Anwar’s two reassuring speeches yesterday that he will focus on the Malaysia returning to the basics where the people know what is right and wrong, how to unite Malaysians in a plural society, and what should be the Malaysian Dream of all Malaysians
I attended two Chinese New Year (CNY) events in Penang yesterday — one the CNY Open House of the Penang Chief Minister, Chow Kon Yeow at SPICE, and the other Kenduri Rakyat Bersama Perdana Menteri in Bukit Mertajam — where the Prime Minister, Anwar Ibrahim was the main speaker.
What Anwar said at both events were reassuring to Malaysians that the 10th Prime Minister would focus on Malaysia returning to the basics where the people knew what was right and wrong, how to unite as Malaysians in a plural society, and what should be the Malaysian Dream of all Malaysians.
At both the functions I attended, there was hope in the air — that Malaysia could have a better tomorrow, and may even fulfil the aspirations of the Bapa Malaysia, Tunku Abdul Rahman, to be “a beacon of light in a difficult and distracted world”.

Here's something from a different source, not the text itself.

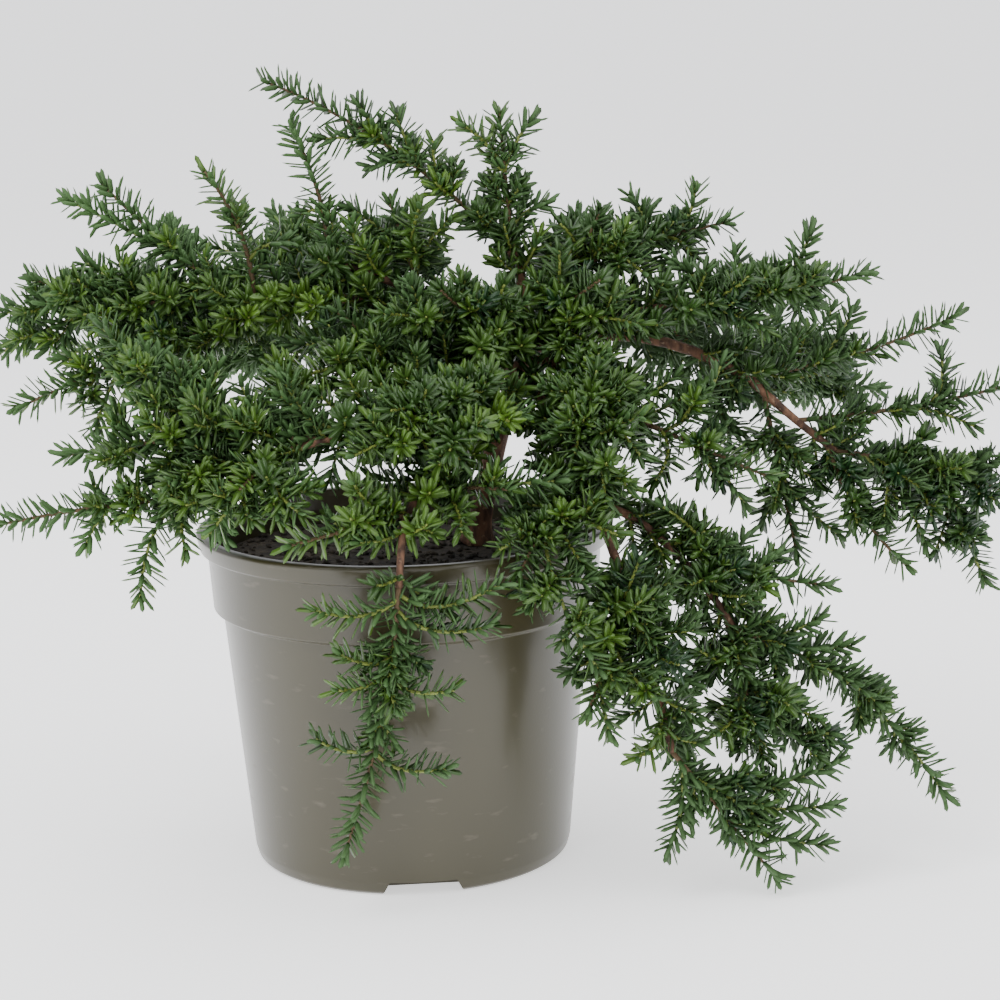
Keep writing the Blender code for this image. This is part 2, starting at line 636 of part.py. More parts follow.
def pot_profile():
    lip_inside = LIP_RADIUS - LIP_WIDTH
    return [
        (0, 0),
        (POT_BASE_RADIUS, 0),
        (POT_BASE_RADIUS + 2.4, 1.6),
        (POT_CORNER_RADIUS, POT_CORNER_HEIGHT),
        (POT_STEP_RADIUS, POT_STEP_HEIGHT),
        (BAND_LOW_RADIUS, BAND_LOW_HEIGHT),
        (BAND_TOP_RADIUS, LIP_LOW_HEIGHT - 0.4),
        (LIP_LOW_RADIUS, LIP_LOW_HEIGHT),
        (LIP_RADIUS, POT_HEIGHT - LIP_EDGE),
        (LIP_RADIUS - LIP_EDGE, POT_HEIGHT),
        (lip_inside, POT_HEIGHT),
        (BAND_TOP_RADIUS - POT_WALL, LIP_LOW_HEIGHT),
        (BAND_LOW_RADIUS - POT_WALL, BAND_LOW_HEIGHT + POT_WALL),
        (POT_STEP_RADIUS - POT_WALL, POT_STEP_HEIGHT),
        (POT_CORNER_RADIUS - POT_WALL, POT_FLOOR),
        (0, POT_FLOOR),
    ]


def notch_cutter(turn):
    """A cutter for one drain notch, narrower at its top than at the floor."""
    inner = POT_BASE_RADIUS - NOTCH_DEPTH
    outer = POT_BASE_RADIUS + NOTCH_REACH
    out = vec(math.cos(turn), math.sin(turn), 0)
    across = vec(-math.sin(turn), math.cos(turn), 0)
    corners = []
    for radius in (inner, outer):
        for width, height in ((NOTCH_FOOT_WIDTH, -2.0), (NOTCH_TOP_WIDTH, NOTCH_HEIGHT)):
            for side in (-0.5, 0.5):
                corners.append(out * radius + across * side * width + vec(0, 0, height))
    faces = [(0, 2, 3, 1), (4, 5, 7, 6), (0, 1, 5, 4), (2, 6, 7, 3), (0, 4, 6, 2), (1, 3, 7, 5)]
    cutter = new_object("notch_cutter", corners, faces, None)
    cutter.hide_render = True
    cutter.display_type = "WIRE"
    return cutter


def make_pot(material):
    pot = turned("pot", pot_profile(), POT_SEGMENTS, material)
    for k in range(NOTCH_COUNT):
        cut = pot.modifiers.new(f"notch_{k}", "BOOLEAN")
        cut.operation = "DIFFERENCE"
        cut.object = notch_cutter(NOTCH_TURN + 2 * math.pi * k / NOTCH_COUNT)
    return pot


def make_compost(material):
    top_share = (COMPOST_TOP - BAND_LOW_HEIGHT) / (LIP_LOW_HEIGHT - BAND_LOW_HEIGHT)
    top_radius = BAND_LOW_RADIUS + (BAND_TOP_RADIUS - BAND_LOW_RADIUS) * top_share
    inset = POT_WALL + GAP
    profile = [
        (0, POT_FLOOR + GAP),
        (POT_CORNER_RADIUS - inset, POT_FLOOR + GAP),
        (POT_STEP_RADIUS - inset, POT_STEP_HEIGHT + GAP),
        (BAND_LOW_RADIUS - inset - GAP, BAND_LOW_HEIGHT + POT_WALL + GAP),
        (top_radius - inset - GAP, COMPOST_TOP),
        (0, COMPOST_TOP),
    ]
    return turned("compost", profile, POT_SEGMENTS, material)


# The shrub


def make_trunk(path, taken, material):
    """The trunk on level rings, from its flat foot and root flare to the fork."""
    shares = [0, FLARE_SHARE / 3, FLARE_SHARE, 0.35, 0.6, 0.8, 1.0]
    corners = []
    for share in shares:
        point, _ = place_on(path, share)
        radius = TRUNK_FOOT_RADIUS + (TRUNK_FORK_RADIUS - TRUNK_FOOT_RADIUS) * share
        radius += (FLARE_RADIUS - TRUNK_FOOT_RADIUS) * max(0.0, 1 - share / FLARE_SHARE) ** 2
        for k in range(TRUNK_SIDES):
            turn = 2 * math.pi * k / TRUNK_SIDES
            corners.append(point + radius * vec(math.cos(turn), math.sin(turn), 0))
    faces = []
    for i in range(len(shares) - 1):
        for k in range(TRUNK_SIDES):
            n = (k + 1) % TRUNK_SIDES
            low, high = i * TRUNK_SIDES, (i + 1) * TRUNK_SIDES
            faces.append((low + k, low + n, high + n, high + k))
    top = (len(shares) - 1) * TRUNK_SIDES
    faces.append(tuple(reversed(range(TRUNK_SIDES))))
    faces.append(tuple(top + k for k in range(TRUNK_SIDES)))
    taken.add("trunk", (corners, faces))
    obj = new_object("trunk", corners, faces, material)
    obj.data.shade_smooth()
    obj.data.set_sharp_from_angle(angle=math.radians(40))


def make_boughs(paths, taken, material):
    for name, _, _, _, _, radii in BOUGHS:
        steps = 5
        run = clear_start(name, paths[name], radii, BOUGH_SIDES, taken, steps)
        piece = tube(run, taper(radii, steps), BOUGH_SIDES)
        taken.add(name, piece)
        obj = new_object(name, *piece, material)
        obj.data.shade_smooth()
        obj.data.set_sharp_from_angle(angle=math.radians(50))


def place_share(path, point):
    """The share of a path's length at its point nearest to a given point."""
    fine = cut_path(path, 0.0, steps=100)
    return float(np.argmin(np.linalg.norm(fine - point, axis=1))) / 100


def leafless_share(path, stands_out):
    """The share of a path that is twig, when the leaf at its end stands out past its tip."""
    whole = length_of(path)
    return min(1.0, max(SHORTEST_TWIG, whole + stands_out - LEAF_LENGTH) / whole)


def solid_twigs(arms, shoots, taken):
    """The solid twigs of each mass: stem, arms, and one side shoot in a few."""
    twigs = {m["name"]: [] for m in MASSES}

    def add(name, run, radii):
        radii = taper(radii, len(run) - 1)
        if taken.meets(name, twig(run, radii, GAP)):
            print("twig left out of", name, np.round(run[-1]))
            return
        twigs[name].append((run, radii))
        taken.add(name, twig(run, radii))

    for m in MASSES:
        stem_radii = (STEM_FOOT_RADIUS, STEM_TIP_RADIUS)
        stem = arms[m["name"]][0]
        stem = cut_path(stem, 0.0, leafless_share(stem, TIP_STANDS_OUT), STEM_STEPS)
        add(m["name"], clear_start(m["name"], stem, stem_radii, TWIG_SIDES, taken), stem_radii)
    for m in MASSES:
        name = m["name"]
        stem = twigs[name][0][0]
        stem_start = place_share(arms[name][0], stem[0])
        for arm, (share, _) in zip(arms[name][1:], m["arms"]):
            if share < stem_start:
                foot, _ = place_on(stem, 0.02)
                middle = arm[STEM_STEPS // 2]
                arm = curve(foot, middle * 2 - (foot + arm[-1]) / 2, arm[-1], STEM_STEPS)
            run = cut_path(arm, 0.0, leafless_share(arm, TIP_STANDS_OUT), ARM_SOLID_STEPS)
            add(name, run, (ARM_FOOT_RADIUS, ARM_TIP_RADIUS))
    for m in MASSES:
        name = m["name"]
        for shoot in shoots[name][::SOLID_SHOOT_SHARE]:
            run = cut_path(shoot, 0.0, leafless_share(shoot, SHOOT_STANDS_OUT), 1)
            add(name, run, (SHOOT_RADIUS, SHOOT_RADIUS))
    return twigs


def leaf_places(run, start):
    """Foot, heading and broad direction of each leaf along a twig.

    Leaves leave by the middles of the twig's three faces in turn.
    """
    whole = length_of(run)
    count = int(whole / LEAF_SPACING + 0.5)
    frames = ring_frames(run)
    places = []
    for k in range(count):
        share = (k + 0.6) / count * 0.9
        foot, along = place_on(run, share)
        a, b = frames[min(int(share * (len(run) - 1)), len(run) - 2)]
        turn = math.pi / 2 + math.pi / 3 + 2 * math.pi / 3 * (k + start)
        out = math.cos(turn) * a + math.sin(turn) * b
        heading = unit(math.cos(LEAF_SPREAD) * along + math.sin(LEAF_SPREAD) * unit(out - along * (out @ along)))
        places.append((foot, heading, unit(np.cross(heading, along))))
    return places


def meets_own(piece, placed):
    """True if a leaf cuts another leaf of its own mass."""
    corners, faces = piece
    tree = BVHTree.FromPolygons([tuple(c) for c in corners], faces)
    return any(tree.overlap(other) for other in placed)


def make_foliage(twigs, taken, material):
    """Sets the leaves on each mass's twigs and joins the mass to one body."""
    total = 0
    for m in MASSES:
        name = m["name"]
        pieces = [twig(run, radii) for run, radii in twigs[name]]
        total += len(pieces)
        leaves = []
        trees = []
        for number, (run, _) in enumerate(twigs[name]):
            for foot, heading, across in leaf_places(run, number):
                tip = foot + LEAF_LENGTH * heading
                if tip[2] < LEAF_FLOOR or meets_pot(np.array([tip, (foot + tip) / 2]), 2.0):
                    continue
                piece = leaf(foot, heading, across)
                if taken.meets(name, leaf(foot, heading, across, GAP)) or meets_own(piece, trees):
                    continue
                taken.add(name, piece)
                trees.append(BVHTree.FromPolygons([tuple(c) for c in piece[0]], piece[1]))
                leaves.append(piece)
        total += len(leaves)
        body = join_pieces(name, pieces + leaves, material, "EXACT")
        if not keep_body(body):
            print("open body", name)
    print("leaves", total)


def main():
    for obj in list(bpy.data.objects):
        bpy.data.objects.remove(obj)
    plastic = make_material("pot_plastic", (0.125, 0.11, 0.075), 0.42)
    soil = make_material("compost", (0.012, 0.010, 0.008), 0.95)
    bark = make_material("bark", (0.16, 0.075, 0.04), 0.8)
    green = make_material("foliage", (0.022, 0.085, 0.022), 0.45)
    limbs, arms, shoots = grow()
    taken = Taken()
    make_pot(plastic)
    make_compost(soil)
    make_trunk(limbs["trunk"], taken, bark)
    make_boughs(limbs, taken, bark)
    twigs = solid_twigs(arms, shoots, taken)
    make_foliage(twigs, taken, green)


main()
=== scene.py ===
"""Looks of a mountain plum pine in a plastic nursery pot, built round its solids.

The shrub grows again by the rule of the solids: limbs, then for each mass of foliage a
stem, its arms and their side shoots, here carried on to finer twigs and to leaves of
true size. Tables and growth are in millimetres, and the meshes are built in metres.
"""

import math
import random

import bpy
import numpy as np
from bpy.props import FloatProperty, FloatVectorProperty, IntProperty, PointerProperty
from mathutils import Matrix, Vector


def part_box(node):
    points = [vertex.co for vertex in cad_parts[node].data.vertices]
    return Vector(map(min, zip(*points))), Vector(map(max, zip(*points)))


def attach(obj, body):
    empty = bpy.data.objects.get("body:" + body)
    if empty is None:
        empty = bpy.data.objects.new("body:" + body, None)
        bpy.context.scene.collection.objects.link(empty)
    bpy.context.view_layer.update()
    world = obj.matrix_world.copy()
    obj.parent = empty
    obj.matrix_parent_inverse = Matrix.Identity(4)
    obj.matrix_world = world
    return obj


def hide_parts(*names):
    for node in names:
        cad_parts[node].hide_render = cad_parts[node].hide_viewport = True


bl_info = {
    "name": "Potted mountain plum pine",
    "version": (1, 0, 0),
    "blender": (4, 5, 0),
    "location": "View3D > Sidebar > Plum pine",
    "description": "Builds the pot, bark, twigs, leaves and studio of a potted mountain plum pine",
    "category": "Add Mesh",
}

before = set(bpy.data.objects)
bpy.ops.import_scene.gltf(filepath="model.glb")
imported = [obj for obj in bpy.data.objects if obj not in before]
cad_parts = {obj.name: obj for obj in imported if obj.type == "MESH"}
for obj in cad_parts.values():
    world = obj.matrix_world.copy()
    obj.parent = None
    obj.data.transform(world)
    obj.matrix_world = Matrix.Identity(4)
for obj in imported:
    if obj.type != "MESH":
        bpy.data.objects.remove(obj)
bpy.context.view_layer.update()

MM = 0.001

# Pot, from the solids
POT_LOW, POT_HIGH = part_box("pot")
POT_HEIGHT = POT_HIGH.z / MM
LIP_RADIUS = POT_HIGH.x / MM
POT_STEP_RADIUS = LIP_RADIUS - 11.0
BAND_TOP_RADIUS = LIP_RADIUS - 5.0
COMPOST_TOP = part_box("compost")[1].z / MM

# Trunk, leaning from its foot on the compost to the fork
TRUNK_FOOT = (34.0, 22.0, 139.3)
TRUNK_FORK = (58.0, 6.0, 231.0)
TRUNK_BOW = (-3.0, 0.0, 0.0)
TRUNK_FOOT_RADIUS = 5.5
TRUNK_FORK_RADIUS = 4.2
FLARE_RADIUS = 8.5
FLARE_SHARE = 0.14

# Boughs: name, the limb that carries it, where on that limb it leaves, its tip,
# how far its middle is bowed from the straight line, its radii at foot and tip
BOUGHS = (
    ("bough_right_arch", "trunk", 1.0, (160, 0, 215), (0, 0, 13), (2.9, 2.1)),
    ("bough_right_arch_end", "bough_right_arch", 1.0, (198, -4, 182), (0, 0, -1), (2.1, 1.6)),
    ("bough_leader", "trunk", 1.0, (52, 5, 277), (3, 0, 0), (2.8, 2.1)),
    ("bough_right_crest", "bough_leader", 0.4, (111, 12, 278), (0, 0, 5), (1.9, 1.4)),
    ("bough_right_shelf", "bough_right_arch", 0.12, (135, -14, 254), (0, 0, 3), (1.9, 1.4)),
    ("bough_left_upper", "trunk", 0.97, (-30, -2, 275), (0, 0, 5), (2.4, 1.5)),
    ("bough_left_lower", "trunk", 0.9, (-72, -8, 257), (0, 0, 15), (2.6, 1.6)),
    ("bough_left_front", "trunk", 0.8, (-30, -78, 207), (0, 0, 12), (2.4, 1.6)),
    ("bough_left_low", "bough_left_front", 1.0, (-85, -72, 183), (0, 0, 4), (1.6, 1.3)),
    ("bough_front_fall", "trunk", 0.72, (0, -90, 172), (0, 0, 12), (2.4, 1.9)),
    ("bough_front_rim", "bough_front_fall", 1.0, (-3, -105, 148), (0, -4, 3), (1.8, 1.5)),
    ("bough_cascade", "trunk", 0.88, (86, -58, 165), (0, 0, 9), (2.7, 2.2)),
    ("bough_cascade_low", "bough_cascade", 1.0, (113, -92, 68), (0, -6, 6), (2.1, 1.5)),
    ("bough_cascade_side", "bough_cascade", 0.9, (144, -62, 115), (0, 0, 10), (2.0, 1.5)),
    ("bough_mid_right", "trunk", 0.95, (110, -36, 202), (0, 0, 8), (2.2, 1.5)),
    ("bough_back_left", "trunk", 0.85, (-50, 92, 222), (0, 0, 12), (2.4, 1.5)),
    ("bough_back_mid", "trunk", 0.92, (66, 108, 226), (0, 0, 12), (2.4, 1.5)),
    ("bough_back_right", "bough_right_arch", 0.3, (160, 92, 204), (0, 0, 12), (2.0, 1.4)),
)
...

The black despair of Malaysians that Malaysia will degenerate into a divided, failed, and kleptocratic state in the coming decades had given way to tentative hopes that Malaysia’s tomorrow will be better.
This national mood tallied with the study in 28 countries by global communications firm Edelman which was released during the World Economic Forum in Davos.
The Edelman Trust Barometer 2023 finds that four in 10 Malaysian respondents said that the country is “more divided today than in the past”.
The fieldwork for 2023 Edelman Trust Barometer was conducted between November 1 and 28 last year with an average of 1,150 respondents for the online survey from each of the 28 countries studied.
The Edelman Trust Barometer 2024 will be a verdict as to whether the Anwar unity government had succeeded in its mission to create greater unity among the multi-racial, multi-lingual, multi-religious, and multi-cultural population and create a better Malaysia.
Just as it is too late for the Anwar unity government to do anything to influence the Transparency International (TI) Corruption Perception Index (CPI) 2022, as it will be be released worldwide in a week’s time on January 31, 2023, the TI CPI 2023 report will be a verdict on Anwar unity government’s anti-corruption efforts.
In his speech in Bukit Mertajam last night, Anwar spoke of his primary school days in Permatang Pauh when here was not a single graduate in the area but he was taught what was right and wrong, and what was proper conduct to be a useful and productive citizen.
I was reminded of my school days in Batu Pahat when we became Malayans and later Malaysians, not Chinese, Malays, Indians, Kadazans, or Ibans.
During my school days, there was no ethnic, linguistic, religious, or cultural separateness but the consciousness that we must build unity in diversity of our different identities to achieve a common national identity.
We celebrated all ethnic and religious festivities, whether Hari Raya, Chinese New Year, Deepavali, or Christmas, and in the class magazines which we started, we even tried to ensure that all the languages were represented.
I remember when I was in Form I in 1955, together with Tan Tik Seng and Goh Chay Foo, we cycled from Batu Pahat to Malacca (spending a night in Muar) in what was then regarded as an unusual school holiday expedition, and during the whole trip, what engrossed us was the first Asian-African Conference being held in Bandung, Indonesia.
The Afro-Asian conference in Bandung marked the rise of Asia and Africa from the hegemony of the West as it was the first time that the voices of Asia and Africa were being heard over the voices of the colonialists and the West in global affairs, and it was attended by leaders like Zhou En-Lai of China, Nehru of India, Nasser of United Arab Republic (UAR), U Nu of Burma, Kwame Nkrumah of then Gold Coast and later Ghana.
Among the things we should do for Malaysia to return to the basics is to reset the nation-building process to ensure that our schools teach the new generation of Malaysians to be Malaysians, and not just to be Malays, Chinese, Indians, Kadazans, Ibans or Muslims, Buddhists. Hindus, Christians.
As Anwar said at the CNY Open House: “We do not choose to be Malay, Chinese, Indian, Sabahan or Kadazan, so, we have to accept this as a strength to unite all of us.”
The country needs the commitment of all Malaysians to ensure that Malaysia return to basics, that we reset and return to the nation-building principles which the nation’s founding fathers have written into the Constitution and Rukun Negara — constitutional monarchy, parliamentary democracy, separation of powers, rule of law, an independent judiciary, Islam as the official religion of the country, good governance, public integrity with minimum corruption, a clean and honest government, meritocracy, respect for human rights, an end to the various injustices and inequalities in the country, a world-class economic, educational, health and social system, and national unity, understanding and harmony from our multi-racial, multi-lingual, multi-religious, and multi-cultural diversity.
If the Anwar unity government can successfully return Malaysia to the basics, reset, and return to the original nation-building principles of the nation’s founding fathers, then there is an opportunity to restore Malaysia as a first-rate world-class nation on Malaysia’s Centennial in 2057.